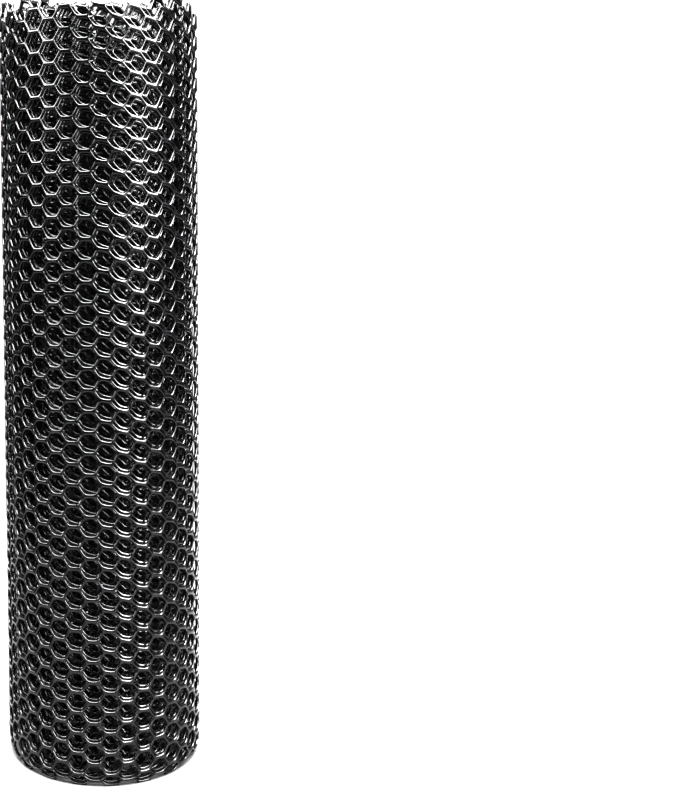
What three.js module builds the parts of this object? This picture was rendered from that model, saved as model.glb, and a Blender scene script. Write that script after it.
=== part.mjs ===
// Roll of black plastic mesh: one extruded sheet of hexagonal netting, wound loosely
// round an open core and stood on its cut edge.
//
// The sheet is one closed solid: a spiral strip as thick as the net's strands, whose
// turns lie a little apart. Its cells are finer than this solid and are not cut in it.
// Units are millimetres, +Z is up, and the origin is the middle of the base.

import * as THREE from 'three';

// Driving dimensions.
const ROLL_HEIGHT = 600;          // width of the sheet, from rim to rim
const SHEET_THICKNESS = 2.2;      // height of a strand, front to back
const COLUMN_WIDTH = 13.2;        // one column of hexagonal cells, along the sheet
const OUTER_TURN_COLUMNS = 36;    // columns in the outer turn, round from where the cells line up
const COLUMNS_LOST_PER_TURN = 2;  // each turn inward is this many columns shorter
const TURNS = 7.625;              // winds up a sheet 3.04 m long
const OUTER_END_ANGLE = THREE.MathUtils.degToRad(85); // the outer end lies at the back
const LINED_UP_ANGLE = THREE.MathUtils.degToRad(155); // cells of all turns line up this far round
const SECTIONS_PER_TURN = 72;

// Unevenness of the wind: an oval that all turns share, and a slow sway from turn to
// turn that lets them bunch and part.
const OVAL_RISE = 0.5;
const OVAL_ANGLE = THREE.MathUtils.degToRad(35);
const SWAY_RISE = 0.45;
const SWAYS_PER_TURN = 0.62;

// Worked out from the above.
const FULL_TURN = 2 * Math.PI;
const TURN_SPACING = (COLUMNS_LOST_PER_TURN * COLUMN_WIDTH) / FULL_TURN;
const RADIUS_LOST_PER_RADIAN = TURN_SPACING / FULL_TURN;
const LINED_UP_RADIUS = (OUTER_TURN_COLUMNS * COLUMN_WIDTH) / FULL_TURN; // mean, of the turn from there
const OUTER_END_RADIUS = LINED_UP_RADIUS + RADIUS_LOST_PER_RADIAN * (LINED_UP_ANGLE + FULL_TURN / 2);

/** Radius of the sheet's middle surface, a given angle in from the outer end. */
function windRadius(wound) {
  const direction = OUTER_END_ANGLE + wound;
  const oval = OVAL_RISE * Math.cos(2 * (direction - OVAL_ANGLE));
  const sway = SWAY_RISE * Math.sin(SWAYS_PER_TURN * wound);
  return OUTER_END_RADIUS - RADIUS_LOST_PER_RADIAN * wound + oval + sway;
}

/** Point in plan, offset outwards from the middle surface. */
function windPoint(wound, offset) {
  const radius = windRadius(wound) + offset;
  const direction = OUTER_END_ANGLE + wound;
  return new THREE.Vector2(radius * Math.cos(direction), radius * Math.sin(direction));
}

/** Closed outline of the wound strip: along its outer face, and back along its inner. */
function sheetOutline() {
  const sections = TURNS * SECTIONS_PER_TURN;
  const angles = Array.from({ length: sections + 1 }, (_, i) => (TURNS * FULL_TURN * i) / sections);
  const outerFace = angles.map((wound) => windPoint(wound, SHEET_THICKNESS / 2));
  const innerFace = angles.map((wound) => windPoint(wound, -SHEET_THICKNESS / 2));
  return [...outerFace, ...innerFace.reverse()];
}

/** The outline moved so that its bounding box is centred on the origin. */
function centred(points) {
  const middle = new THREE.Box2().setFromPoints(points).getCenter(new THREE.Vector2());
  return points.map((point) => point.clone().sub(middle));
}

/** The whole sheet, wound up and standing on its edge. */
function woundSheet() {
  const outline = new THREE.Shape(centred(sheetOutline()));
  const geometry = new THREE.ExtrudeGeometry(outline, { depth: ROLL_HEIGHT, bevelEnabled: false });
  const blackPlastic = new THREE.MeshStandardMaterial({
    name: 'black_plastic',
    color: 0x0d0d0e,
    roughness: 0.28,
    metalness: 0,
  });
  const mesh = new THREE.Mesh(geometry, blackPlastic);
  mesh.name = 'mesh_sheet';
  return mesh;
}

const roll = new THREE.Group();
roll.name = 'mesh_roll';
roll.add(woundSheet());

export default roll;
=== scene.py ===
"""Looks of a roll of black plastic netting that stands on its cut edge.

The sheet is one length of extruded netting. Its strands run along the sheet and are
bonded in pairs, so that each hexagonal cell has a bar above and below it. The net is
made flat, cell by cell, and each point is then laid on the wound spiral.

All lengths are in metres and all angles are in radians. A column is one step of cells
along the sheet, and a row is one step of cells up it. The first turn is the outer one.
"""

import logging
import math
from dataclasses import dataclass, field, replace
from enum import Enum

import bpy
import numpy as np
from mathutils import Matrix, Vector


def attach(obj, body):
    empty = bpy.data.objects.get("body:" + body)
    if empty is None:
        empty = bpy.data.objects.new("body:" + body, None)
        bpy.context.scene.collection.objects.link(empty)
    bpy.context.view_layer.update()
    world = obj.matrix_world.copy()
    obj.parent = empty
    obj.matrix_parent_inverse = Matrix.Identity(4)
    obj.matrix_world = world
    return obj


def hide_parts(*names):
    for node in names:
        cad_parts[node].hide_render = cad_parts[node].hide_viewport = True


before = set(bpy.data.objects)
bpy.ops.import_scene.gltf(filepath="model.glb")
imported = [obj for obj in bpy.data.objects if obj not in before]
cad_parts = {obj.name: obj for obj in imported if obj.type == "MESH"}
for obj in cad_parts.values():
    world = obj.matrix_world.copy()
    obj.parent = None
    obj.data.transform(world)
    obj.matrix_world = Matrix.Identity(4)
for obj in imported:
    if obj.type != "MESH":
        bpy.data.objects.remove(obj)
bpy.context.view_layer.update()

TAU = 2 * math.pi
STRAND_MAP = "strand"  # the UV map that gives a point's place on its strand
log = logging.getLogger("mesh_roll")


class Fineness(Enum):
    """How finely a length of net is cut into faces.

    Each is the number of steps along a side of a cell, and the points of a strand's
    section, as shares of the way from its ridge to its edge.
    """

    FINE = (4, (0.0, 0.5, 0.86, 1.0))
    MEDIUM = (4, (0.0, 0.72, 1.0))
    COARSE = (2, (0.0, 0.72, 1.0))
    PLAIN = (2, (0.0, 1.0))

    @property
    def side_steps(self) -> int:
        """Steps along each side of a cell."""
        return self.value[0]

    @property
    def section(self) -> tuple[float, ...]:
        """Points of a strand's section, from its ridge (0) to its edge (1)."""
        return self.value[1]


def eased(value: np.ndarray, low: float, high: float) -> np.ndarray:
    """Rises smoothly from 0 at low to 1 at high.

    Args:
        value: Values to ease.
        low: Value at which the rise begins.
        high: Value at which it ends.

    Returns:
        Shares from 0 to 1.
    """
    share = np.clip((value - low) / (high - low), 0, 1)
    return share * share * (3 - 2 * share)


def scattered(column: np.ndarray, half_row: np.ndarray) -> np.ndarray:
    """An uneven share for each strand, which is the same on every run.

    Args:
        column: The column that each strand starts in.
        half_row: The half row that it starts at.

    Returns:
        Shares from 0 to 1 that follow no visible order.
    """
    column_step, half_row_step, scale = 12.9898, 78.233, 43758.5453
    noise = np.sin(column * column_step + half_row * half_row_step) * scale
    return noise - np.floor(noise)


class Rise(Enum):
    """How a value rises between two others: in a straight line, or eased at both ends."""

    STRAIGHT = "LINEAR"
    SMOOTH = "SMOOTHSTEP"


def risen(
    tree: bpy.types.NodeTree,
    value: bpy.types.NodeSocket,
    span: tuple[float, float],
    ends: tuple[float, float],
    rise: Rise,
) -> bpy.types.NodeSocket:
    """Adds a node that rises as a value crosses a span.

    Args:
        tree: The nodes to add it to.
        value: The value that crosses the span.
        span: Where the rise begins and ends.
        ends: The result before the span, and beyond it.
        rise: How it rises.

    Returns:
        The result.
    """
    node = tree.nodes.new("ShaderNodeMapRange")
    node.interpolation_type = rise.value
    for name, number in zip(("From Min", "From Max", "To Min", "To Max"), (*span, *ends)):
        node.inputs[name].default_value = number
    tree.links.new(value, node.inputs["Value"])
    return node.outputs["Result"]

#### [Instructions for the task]
Write out again only the lines from the line containing "obj.parent = None" through the line containing "on every run.", both included, exactly as they are.

#### [The answer]
    obj.parent = None
    obj.data.transform(world)
    obj.matrix_world = Matrix.Identity(4)
for obj in imported:
    if obj.type != "MESH":
        bpy.data.objects.remove(obj)
bpy.context.view_layer.update()

TAU = 2 * math.pi
STRAND_MAP = "strand"  # the UV map that gives a point's place on its strand
log = logging.getLogger("mesh_roll")


class Fineness(Enum):
    """How finely a length of net is cut into faces.

    Each is the number of steps along a side of a cell, and the points of a strand's
    section, as shares of the way from its ridge to its edge.
    """

    FINE = (4, (0.0, 0.5, 0.86, 1.0))
    MEDIUM = (4, (0.0, 0.72, 1.0))
    COARSE = (2, (0.0, 0.72, 1.0))
    PLAIN = (2, (0.0, 1.0))

    @property
    def side_steps(self) -> int:
        """Steps along each side of a cell."""
        return self.value[0]

    @property
    def section(self) -> tuple[float, ...]:
        """Points of a strand's section, from its ridge (0) to its edge (1)."""
        return self.value[1]


def eased(value: np.ndarray, low: float, high: float) -> np.ndarray:
    """Rises smoothly from 0 at low to 1 at high.

    Args:
        value: Values to ease.
        low: Value at which the rise begins.
        high: Value at which it ends.

    Returns:
        Shares from 0 to 1.
    """
    share = np.clip((value - low) / (high - low), 0, 1)
    return share * share * (3 - 2 * share)


def scattered(column: np.ndarray, half_row: np.ndarray) -> np.ndarray:
    """An uneven share for each strand, which is the same on every run.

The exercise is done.